▶ **WHAT NEEDS TO BE DONE**
Report how many lines hold the string "depsgraph". Give the number and nothing else.

▶ **GIVEN MATERIAL**
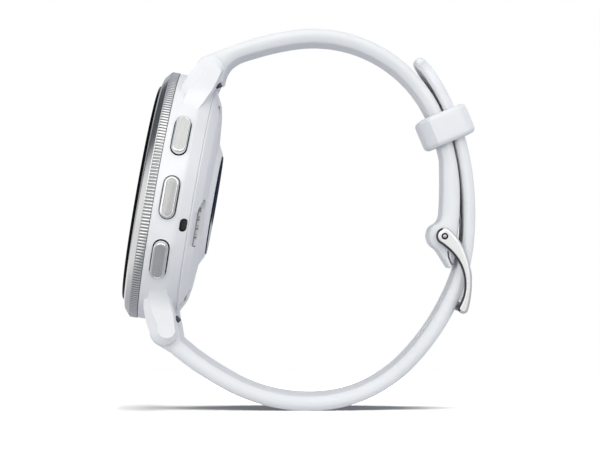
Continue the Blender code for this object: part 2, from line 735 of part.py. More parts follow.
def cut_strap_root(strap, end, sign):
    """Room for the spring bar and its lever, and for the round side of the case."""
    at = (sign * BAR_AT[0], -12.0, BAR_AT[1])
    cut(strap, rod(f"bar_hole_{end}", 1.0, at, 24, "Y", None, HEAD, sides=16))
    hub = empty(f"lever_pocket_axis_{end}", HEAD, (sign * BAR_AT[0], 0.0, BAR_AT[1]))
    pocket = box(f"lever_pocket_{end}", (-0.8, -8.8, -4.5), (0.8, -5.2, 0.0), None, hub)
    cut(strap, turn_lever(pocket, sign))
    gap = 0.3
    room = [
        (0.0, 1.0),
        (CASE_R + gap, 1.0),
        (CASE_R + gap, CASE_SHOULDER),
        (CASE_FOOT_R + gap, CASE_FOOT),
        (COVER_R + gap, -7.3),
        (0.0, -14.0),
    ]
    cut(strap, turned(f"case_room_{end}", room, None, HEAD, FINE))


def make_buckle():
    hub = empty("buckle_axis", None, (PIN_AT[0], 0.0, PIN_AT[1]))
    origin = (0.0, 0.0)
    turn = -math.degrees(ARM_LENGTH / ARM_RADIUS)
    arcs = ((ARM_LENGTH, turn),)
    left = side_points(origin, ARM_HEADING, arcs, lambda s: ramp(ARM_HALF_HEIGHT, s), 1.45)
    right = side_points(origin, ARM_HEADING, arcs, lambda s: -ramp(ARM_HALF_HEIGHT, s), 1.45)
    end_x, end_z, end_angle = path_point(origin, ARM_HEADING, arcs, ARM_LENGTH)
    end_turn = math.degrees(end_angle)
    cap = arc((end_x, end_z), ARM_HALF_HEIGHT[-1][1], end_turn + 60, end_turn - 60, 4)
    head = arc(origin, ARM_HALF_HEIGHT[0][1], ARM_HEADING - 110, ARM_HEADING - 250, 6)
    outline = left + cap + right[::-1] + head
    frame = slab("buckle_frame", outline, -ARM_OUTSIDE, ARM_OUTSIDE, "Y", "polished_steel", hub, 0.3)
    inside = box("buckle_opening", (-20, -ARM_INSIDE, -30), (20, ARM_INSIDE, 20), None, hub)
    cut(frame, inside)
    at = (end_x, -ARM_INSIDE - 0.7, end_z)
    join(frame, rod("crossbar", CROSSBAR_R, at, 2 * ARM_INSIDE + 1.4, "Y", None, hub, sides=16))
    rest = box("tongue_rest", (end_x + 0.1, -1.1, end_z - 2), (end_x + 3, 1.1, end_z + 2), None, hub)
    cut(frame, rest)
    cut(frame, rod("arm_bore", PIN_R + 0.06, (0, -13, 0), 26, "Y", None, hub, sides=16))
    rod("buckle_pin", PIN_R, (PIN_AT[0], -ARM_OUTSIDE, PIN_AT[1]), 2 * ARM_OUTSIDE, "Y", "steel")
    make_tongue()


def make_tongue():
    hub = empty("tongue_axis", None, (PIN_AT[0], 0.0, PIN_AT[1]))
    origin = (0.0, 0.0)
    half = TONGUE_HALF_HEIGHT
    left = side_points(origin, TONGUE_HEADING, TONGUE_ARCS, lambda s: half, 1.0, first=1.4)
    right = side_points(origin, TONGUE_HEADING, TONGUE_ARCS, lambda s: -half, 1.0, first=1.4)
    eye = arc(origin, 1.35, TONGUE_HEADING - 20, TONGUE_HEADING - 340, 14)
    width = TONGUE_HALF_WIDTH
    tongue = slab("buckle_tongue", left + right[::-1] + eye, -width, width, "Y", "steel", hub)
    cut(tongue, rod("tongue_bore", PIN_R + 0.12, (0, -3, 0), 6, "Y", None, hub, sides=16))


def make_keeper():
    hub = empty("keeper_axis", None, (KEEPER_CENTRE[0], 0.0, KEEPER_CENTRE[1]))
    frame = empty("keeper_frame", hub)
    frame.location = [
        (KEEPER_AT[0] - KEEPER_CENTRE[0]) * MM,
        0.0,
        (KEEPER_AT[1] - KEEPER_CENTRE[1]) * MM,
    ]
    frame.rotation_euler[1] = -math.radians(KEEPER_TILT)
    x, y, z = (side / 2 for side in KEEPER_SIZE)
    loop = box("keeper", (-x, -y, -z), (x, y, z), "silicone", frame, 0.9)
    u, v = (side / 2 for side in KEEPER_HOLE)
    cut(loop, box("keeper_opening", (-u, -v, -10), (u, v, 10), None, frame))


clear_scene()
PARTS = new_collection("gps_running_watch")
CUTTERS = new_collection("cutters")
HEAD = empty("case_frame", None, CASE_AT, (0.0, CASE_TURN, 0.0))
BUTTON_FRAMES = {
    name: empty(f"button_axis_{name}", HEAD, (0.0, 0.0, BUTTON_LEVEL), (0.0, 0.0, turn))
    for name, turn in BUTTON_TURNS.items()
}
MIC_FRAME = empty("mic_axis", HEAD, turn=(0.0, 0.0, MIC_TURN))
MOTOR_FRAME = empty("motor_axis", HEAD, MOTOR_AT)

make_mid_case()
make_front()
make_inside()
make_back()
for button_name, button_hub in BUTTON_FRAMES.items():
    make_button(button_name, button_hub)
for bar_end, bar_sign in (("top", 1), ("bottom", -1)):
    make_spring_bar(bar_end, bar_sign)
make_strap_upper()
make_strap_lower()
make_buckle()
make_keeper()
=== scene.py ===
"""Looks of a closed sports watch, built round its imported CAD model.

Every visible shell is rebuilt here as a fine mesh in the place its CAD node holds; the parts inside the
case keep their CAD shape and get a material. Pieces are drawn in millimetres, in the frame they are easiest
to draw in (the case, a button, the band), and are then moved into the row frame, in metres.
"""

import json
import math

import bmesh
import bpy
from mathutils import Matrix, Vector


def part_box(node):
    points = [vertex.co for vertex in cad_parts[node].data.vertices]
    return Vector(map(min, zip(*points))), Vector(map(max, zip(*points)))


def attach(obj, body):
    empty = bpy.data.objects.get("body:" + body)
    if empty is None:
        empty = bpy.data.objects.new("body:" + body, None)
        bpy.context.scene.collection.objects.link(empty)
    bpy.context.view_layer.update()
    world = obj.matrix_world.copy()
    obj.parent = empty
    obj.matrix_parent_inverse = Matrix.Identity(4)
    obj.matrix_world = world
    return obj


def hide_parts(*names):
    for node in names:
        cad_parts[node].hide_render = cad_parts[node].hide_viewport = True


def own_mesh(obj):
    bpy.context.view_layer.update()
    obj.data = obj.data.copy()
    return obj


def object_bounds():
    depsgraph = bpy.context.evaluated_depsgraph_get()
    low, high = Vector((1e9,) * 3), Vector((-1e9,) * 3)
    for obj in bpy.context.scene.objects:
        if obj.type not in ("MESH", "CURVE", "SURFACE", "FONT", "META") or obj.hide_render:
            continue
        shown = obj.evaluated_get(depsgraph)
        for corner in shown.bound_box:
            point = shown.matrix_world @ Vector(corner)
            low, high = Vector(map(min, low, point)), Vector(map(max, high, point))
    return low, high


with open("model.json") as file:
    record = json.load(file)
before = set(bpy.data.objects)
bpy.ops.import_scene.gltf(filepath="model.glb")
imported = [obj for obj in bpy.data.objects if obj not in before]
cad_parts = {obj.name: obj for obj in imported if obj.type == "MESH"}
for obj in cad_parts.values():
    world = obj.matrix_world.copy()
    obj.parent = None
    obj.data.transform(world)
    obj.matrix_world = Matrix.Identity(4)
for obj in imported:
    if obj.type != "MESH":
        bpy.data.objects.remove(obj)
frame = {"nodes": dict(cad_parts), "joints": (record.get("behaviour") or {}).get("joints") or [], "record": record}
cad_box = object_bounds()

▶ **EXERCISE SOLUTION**
2